In the case where the wind on the load does not move it sufficiently to affect the stability or strength of the crane, it may well move enough to endanger people. An example of this is where a tall concrete column was being poured on site using a bottom discharge skip. The skip was being guided into position by two men standing on a platform at the top of the column formwork. A gust of wind caught the skip and moved it sideways, knocking the men off the platform.

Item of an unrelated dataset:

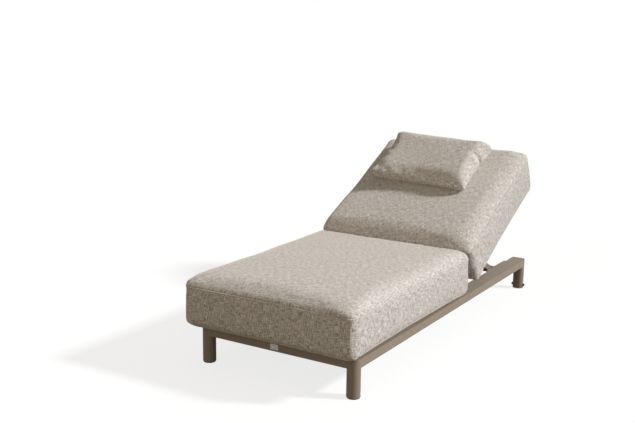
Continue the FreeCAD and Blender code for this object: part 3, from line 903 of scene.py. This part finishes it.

Wind forces are also particularly important when considering tower cranes, as they are generally erected for periods of months on construction sites and must therefore withstand any wind that may blow during this time. To do this, when out of service, the crane is allowed to free slew with the slew brake held off mechanically, allowing the crane to weathervane and present the minimum area to the wind. As the wind area of the front jib is always larger than the rear, or counter jib, the crane top will always slew to present its back to the wind. It is for this reason that one must be very careful not to upset the in-balance between the wind areas by adding advertising signs or decorations to the back jib. If this happens the crane will not weather vane and will present a much larger wind area, which will in turn give rise to larger forces than the crane is designed to cope with. This delicate balance of wind areas is also a significant issue on luffing jib tower cranes where the temptation is to leave the crane out of service with the jib luffed up to minimum radius to avoid other cranes or structures. But this minimises the crane’s ability to weather vane. The effect of wind forces on tower cranes during erection and, in particular, climbing operations should also not be overlooked as any change in wind strength or direction can alter the balance of the crane top significantly with a consequent effect on crane stability.

From this brief overview one can see that the effect of wind on cranes and their loads is not to be taken lightly and it must not be overlooked when carrying out the risk assessment and planning that is an essential part of all effective lifting operations.